## [Exercise prompt]
Produce the listing below again, exactly as shown.
▬▬▬▬▬▬▬▬▬▬
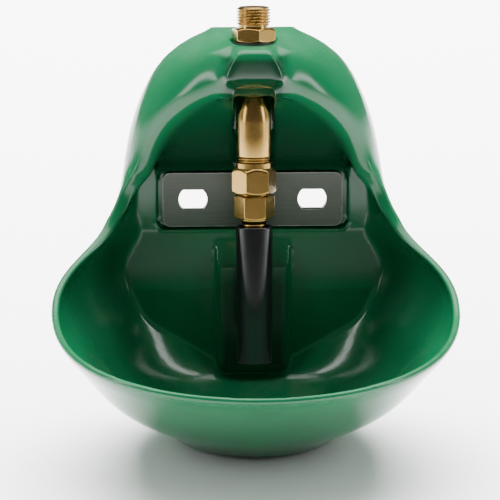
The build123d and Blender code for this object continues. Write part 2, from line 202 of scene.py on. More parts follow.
def surfaceGrainGroup():
    # slow clouds for tone, fine noise for gloss and relief
    tree, ins, outs = newGroup("surfaceGrain", {
        "Cloud Scale": ("NodeSocketFloat", 14.0), "Fine Scale": ("NodeSocketFloat", 900.0),
        "Stretch": ("NodeSocketVector", (1.0, 1.0, 1.0))},
        {"Cloud": "NodeSocketFloat", "Fine": "NodeSocketFloat", "Height": "NodeSocketFloat"})
    place = tree.nodes.new("ShaderNodeTexCoord")
    pull = addNode(tree, "ShaderNodeVectorMath", operation="MULTIPLY")
    tree.links.new(place.outputs["Object"], pull.inputs[0])
    tree.links.new(ins.outputs["Stretch"], pull.inputs[1])
    cloud = addNode(tree, "ShaderNodeTexNoise", Detail=3.0, Roughness=0.5)
    tree.links.new(place.outputs["Object"], cloud.inputs["Vector"])
    tree.links.new(ins.outputs["Cloud Scale"], cloud.inputs["Scale"])
    fine = addNode(tree, "ShaderNodeTexNoise", Detail=4.0, Roughness=0.6)
    tree.links.new(pull.outputs["Vector"], fine.inputs["Vector"])
    tree.links.new(ins.outputs["Fine Scale"], fine.inputs["Scale"])
    tree.links.new(ramp(tree, cloud.outputs["Fac"], 0.3, 0.7), outs.inputs["Cloud"])
    tree.links.new(ramp(tree, fine.outputs["Fac"], 0.3, 0.7), outs.inputs["Fine"])
    both = combine(tree, "ADD", combine(tree, "MULTIPLY", fine.outputs["Fac"], 0.35), cloud.outputs["Fac"])
    tree.links.new(both, outs.inputs["Height"])
    return tree


def scratchGroup():
    # thin lines where a stretched noise crosses its middle value, in two directions
    tree, ins, outs = newGroup("fineScratches", {
        "Scale": ("NodeSocketFloat", 60.0), "Width": ("NodeSocketFloat", 0.006),
        "Amount": ("NodeSocketFloat", 0.5)}, {"Mask": "NodeSocketFloat"})
    place = tree.nodes.new("ShaderNodeTexCoord")
    lines = []
    for turn, pull in (((0.5, 0.9, 0.3), (1.0, 9.0, 1.3)), ((-0.4, 0.2, 1.1), (8.0, 1.0, 1.2))):
        aim = addNode(tree, "ShaderNodeMapping")
        aim.inputs["Rotation"].default_value = turn
        aim.inputs["Scale"].default_value = pull
        tree.links.new(place.outputs["Object"], aim.inputs["Vector"])
        noise = addNode(tree, "ShaderNodeTexNoise", Detail=1.0)
        tree.links.new(aim.outputs["Vector"], noise.inputs["Vector"])
        tree.links.new(ins.outputs["Scale"], noise.inputs["Scale"])
        off = combine(tree, "ABSOLUTE", combine(tree, "SUBTRACT", noise.outputs["Fac"], 0.5), 0.0)
        lines.append(combine(tree, "SUBTRACT", 1.0, combine(tree, "MINIMUM", combine(
            tree, "DIVIDE", off, ins.outputs["Width"]), 1.0)))
    where = addNode(tree, "ShaderNodeTexNoise", Scale=24.0, Detail=2.0)
    tree.links.new(place.outputs["Object"], where.inputs["Vector"])
    some = ramp(tree, where.outputs["Fac"], 0.5, 0.62)
    mask = combine(tree, "MULTIPLY", combine(tree, "MAXIMUM", *lines), some)
    tree.links.new(combine(tree, "MULTIPLY", mask, ins.outputs["Amount"]), outs.inputs["Mask"])
    return tree


def dustGroup():
    # settles on faces that look up, in soft patches
    tree, ins, outs = newGroup("settledDust", {
        "Amount": ("NodeSocketFloat", 0.3)}, {"Mask": "NodeSocketFloat"})
    geo = tree.nodes.new("ShaderNodeNewGeometry")
    split = tree.nodes.new("ShaderNodeSeparateXYZ")
    tree.links.new(geo.outputs["Normal"], split.inputs["Vector"])
    up = ramp(tree, split.outputs["Z"], 0.35, 0.98)
    place = tree.nodes.new("ShaderNodeTexCoord")
    noise = addNode(tree, "ShaderNodeTexNoise", Scale=38.0, Detail=8.0, Roughness=0.7)
    tree.links.new(place.outputs["Object"], noise.inputs["Vector"])
    patch = ramp(tree, noise.outputs["Fac"], 0.42, 0.7)
    tree.links.new(combine(tree, "MULTIPLY", combine(tree, "MULTIPLY", up, patch), ins.outputs["Amount"]),
                   outs.inputs["Mask"])
    return tree


edgeWear, surfaceGrain, fineScratches, settledDust = (
    edgeWearGroup(), surfaceGrainGroup(), scratchGroup(), dustGroup())


def useGroup(tree, group, **values):
    node = tree.nodes.new("ShaderNodeGroup")
    node.node_tree = group
    for key, value in values.items():
        node.inputs[key.replace("_", " ")].default_value = value
    return node


# what a finish has unless it says otherwise
plainFinish = dict(
    metallic=0.0, ior=1.5, specular=0.5, stretch=(1.0, 1.0, 1.0), wearBreakup=0.6, wearScale=260.0,
    wearRough=0.08, scratchScale=60.0, scratchWidth=0.004, scratchRough=0.25, scratchDepth=0.4,
    dustColor=(0.42, 0.40, 0.36), dustRough=0.5, bumpDistance=0.0004, masks={})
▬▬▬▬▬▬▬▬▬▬
## [Complete response]
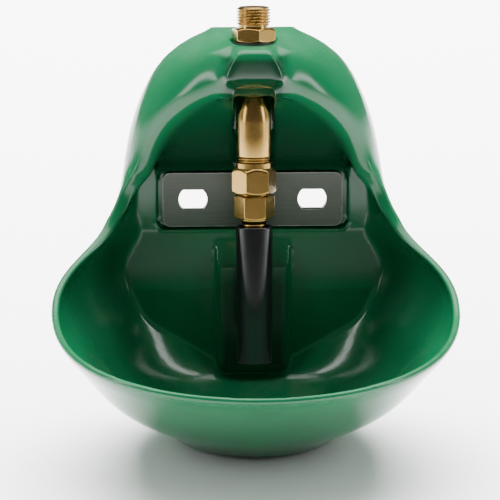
The build123d and Blender code for this object continues. Write part 2, from line 202 of scene.py on. More parts follow.
def surfaceGrainGroup():
    # slow clouds for tone, fine noise for gloss and relief
    tree, ins, outs = newGroup("surfaceGrain", {
        "Cloud Scale": ("NodeSocketFloat", 14.0), "Fine Scale": ("NodeSocketFloat", 900.0),
        "Stretch": ("NodeSocketVector", (1.0, 1.0, 1.0))},
        {"Cloud": "NodeSocketFloat", "Fine": "NodeSocketFloat", "Height": "NodeSocketFloat"})
    place = tree.nodes.new("ShaderNodeTexCoord")
    pull = addNode(tree, "ShaderNodeVectorMath", operation="MULTIPLY")
    tree.links.new(place.outputs["Object"], pull.inputs[0])
    tree.links.new(ins.outputs["Stretch"], pull.inputs[1])
    cloud = addNode(tree, "ShaderNodeTexNoise", Detail=3.0, Roughness=0.5)
    tree.links.new(place.outputs["Object"], cloud.inputs["Vector"])
    tree.links.new(ins.outputs["Cloud Scale"], cloud.inputs["Scale"])
    fine = addNode(tree, "ShaderNodeTexNoise", Detail=4.0, Roughness=0.6)
    tree.links.new(pull.outputs["Vector"], fine.inputs["Vector"])
    tree.links.new(ins.outputs["Fine Scale"], fine.inputs["Scale"])
    tree.links.new(ramp(tree, cloud.outputs["Fac"], 0.3, 0.7), outs.inputs["Cloud"])
    tree.links.new(ramp(tree, fine.outputs["Fac"], 0.3, 0.7), outs.inputs["Fine"])
    both = combine(tree, "ADD", combine(tree, "MULTIPLY", fine.outputs["Fac"], 0.35), cloud.outputs["Fac"])
    tree.links.new(both, outs.inputs["Height"])
    return tree


def scratchGroup():
    # thin lines where a stretched noise crosses its middle value, in two directions
    tree, ins, outs = newGroup("fineScratches", {
        "Scale": ("NodeSocketFloat", 60.0), "Width": ("NodeSocketFloat", 0.006),
        "Amount": ("NodeSocketFloat", 0.5)}, {"Mask": "NodeSocketFloat"})
    place = tree.nodes.new("ShaderNodeTexCoord")
    lines = []
    for turn, pull in (((0.5, 0.9, 0.3), (1.0, 9.0, 1.3)), ((-0.4, 0.2, 1.1), (8.0, 1.0, 1.2))):
        aim = addNode(tree, "ShaderNodeMapping")
        aim.inputs["Rotation"].default_value = turn
        aim.inputs["Scale"].default_value = pull
        tree.links.new(place.outputs["Object"], aim.inputs["Vector"])
        noise = addNode(tree, "ShaderNodeTexNoise", Detail=1.0)
        tree.links.new(aim.outputs["Vector"], noise.inputs["Vector"])
        tree.links.new(ins.outputs["Scale"], noise.inputs["Scale"])
        off = combine(tree, "ABSOLUTE", combine(tree, "SUBTRACT", noise.outputs["Fac"], 0.5), 0.0)
        lines.append(combine(tree, "SUBTRACT", 1.0, combine(tree, "MINIMUM", combine(
            tree, "DIVIDE", off, ins.outputs["Width"]), 1.0)))
    where = addNode(tree, "ShaderNodeTexNoise", Scale=24.0, Detail=2.0)
    tree.links.new(place.outputs["Object"], where.inputs["Vector"])
    some = ramp(tree, where.outputs["Fac"], 0.5, 0.62)
    mask = combine(tree, "MULTIPLY", combine(tree, "MAXIMUM", *lines), some)
    tree.links.new(combine(tree, "MULTIPLY", mask, ins.outputs["Amount"]), outs.inputs["Mask"])
    return tree


def dustGroup():
    # settles on faces that look up, in soft patches
    tree, ins, outs = newGroup("settledDust", {
        "Amount": ("NodeSocketFloat", 0.3)}, {"Mask": "NodeSocketFloat"})
    geo = tree.nodes.new("ShaderNodeNewGeometry")
    split = tree.nodes.new("ShaderNodeSeparateXYZ")
    tree.links.new(geo.outputs["Normal"], split.inputs["Vector"])
    up = ramp(tree, split.outputs["Z"], 0.35, 0.98)
    place = tree.nodes.new("ShaderNodeTexCoord")
    noise = addNode(tree, "ShaderNodeTexNoise", Scale=38.0, Detail=8.0, Roughness=0.7)
    tree.links.new(place.outputs["Object"], noise.inputs["Vector"])
    patch = ramp(tree, noise.outputs["Fac"], 0.42, 0.7)
    tree.links.new(combine(tree, "MULTIPLY", combine(tree, "MULTIPLY", up, patch), ins.outputs["Amount"]),
                   outs.inputs["Mask"])
    return tree


edgeWear, surfaceGrain, fineScratches, settledDust = (
    edgeWearGroup(), surfaceGrainGroup(), scratchGroup(), dustGroup())


def useGroup(tree, group, **values):
    node = tree.nodes.new("ShaderNodeGroup")
    node.node_tree = group
    for key, value in values.items():
        node.inputs[key.replace("_", " ")].default_value = value
    return node


# what a finish has unless it says otherwise
plainFinish = dict(
    metallic=0.0, ior=1.5, specular=0.5, stretch=(1.0, 1.0, 1.0), wearBreakup=0.6, wearScale=260.0,
    wearRough=0.08, scratchScale=60.0, scratchWidth=0.004, scratchRough=0.25, scratchDepth=0.4,
    dustColor=(0.42, 0.40, 0.36), dustRough=0.5, bumpDistance=0.0004, masks={})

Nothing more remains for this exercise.